Sequence. The images in the book are edited and sequenced with deliberation. We decided that Odin Stone should open with the image of the setting sun behind a 5000 year old standing stone and end with the sun rising behind a 20th century plexiglass bus stop. The narrative of Odin Stone flows through the succeeding images in the book. Modern barns, artists at work, contemporary events, memorials and monuments, the echoes of past and present, are images of what I experienced and felt as I traveled through Orkney over five years. What I hope the viewer understands is that Orkney has an ancient history and a modern society.
Layout. Choices are made. Does each image stand alone on the right page with nothing on the left or are images paired so they speak to each other? In Odin Stone we chose to pair images in most cases with a few select images standing alone. This increased the narrative power of the book. In Paul’s new book the editors chose to present each image standing alone on the right page with the title information on the left. It becomes in effect a portfolio or exhibition.
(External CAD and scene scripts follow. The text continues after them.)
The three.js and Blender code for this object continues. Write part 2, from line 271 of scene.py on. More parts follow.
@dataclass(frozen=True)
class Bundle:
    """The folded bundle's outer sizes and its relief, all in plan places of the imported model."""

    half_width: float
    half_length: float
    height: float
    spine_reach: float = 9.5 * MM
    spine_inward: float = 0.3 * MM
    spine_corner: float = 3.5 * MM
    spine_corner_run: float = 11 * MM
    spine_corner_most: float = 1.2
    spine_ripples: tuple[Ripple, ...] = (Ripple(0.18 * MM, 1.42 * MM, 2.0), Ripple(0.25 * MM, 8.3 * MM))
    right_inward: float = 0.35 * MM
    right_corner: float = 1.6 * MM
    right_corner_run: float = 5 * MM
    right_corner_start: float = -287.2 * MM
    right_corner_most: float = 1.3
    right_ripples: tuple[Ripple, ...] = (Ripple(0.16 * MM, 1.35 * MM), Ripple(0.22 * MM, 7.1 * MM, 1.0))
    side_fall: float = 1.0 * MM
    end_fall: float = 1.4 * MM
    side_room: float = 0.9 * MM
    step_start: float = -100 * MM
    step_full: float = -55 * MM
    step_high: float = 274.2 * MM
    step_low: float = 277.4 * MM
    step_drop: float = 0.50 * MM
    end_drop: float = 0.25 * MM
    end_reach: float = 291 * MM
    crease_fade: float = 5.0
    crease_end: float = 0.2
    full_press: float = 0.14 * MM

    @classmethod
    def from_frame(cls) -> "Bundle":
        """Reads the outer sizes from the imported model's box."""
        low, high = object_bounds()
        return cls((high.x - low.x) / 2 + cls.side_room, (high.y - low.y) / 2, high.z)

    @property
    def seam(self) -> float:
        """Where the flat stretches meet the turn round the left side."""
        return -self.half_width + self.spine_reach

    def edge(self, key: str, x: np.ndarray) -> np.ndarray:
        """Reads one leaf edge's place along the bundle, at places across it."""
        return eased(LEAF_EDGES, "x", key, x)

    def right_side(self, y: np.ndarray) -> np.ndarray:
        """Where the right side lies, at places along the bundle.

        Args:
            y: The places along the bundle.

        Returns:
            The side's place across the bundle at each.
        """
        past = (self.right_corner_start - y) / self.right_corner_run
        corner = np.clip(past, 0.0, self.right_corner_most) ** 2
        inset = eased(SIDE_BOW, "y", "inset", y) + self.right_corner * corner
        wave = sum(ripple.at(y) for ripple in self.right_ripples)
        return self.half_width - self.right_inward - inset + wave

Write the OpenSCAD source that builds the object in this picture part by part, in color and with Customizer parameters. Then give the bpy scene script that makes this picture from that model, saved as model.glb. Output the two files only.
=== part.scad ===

Design. Great care and consideration is given to the printing, packaging, and presentation of the book as a piece of art. A cover image is chosen to represent what the viewer might find inside. Cover material is selected, along with end papers, type font and color of paper and images. All are selected to contribute to the whole piece of art.
In my opinion these are the elements that go into making a good book of photography. The book needs some introduction but the images speak for themselves; you can hold it in your hands and physically experience it as a piece of art; and it is the best the photographer has to offer on the subject at that particular point in time.
My exhibition opens in Beijing in November 2016. It will be at least 100 images strong, my best images to date. I hope the exhibition book is as beautiful as the one done for Paul. I can’t wait to hold it in my hands.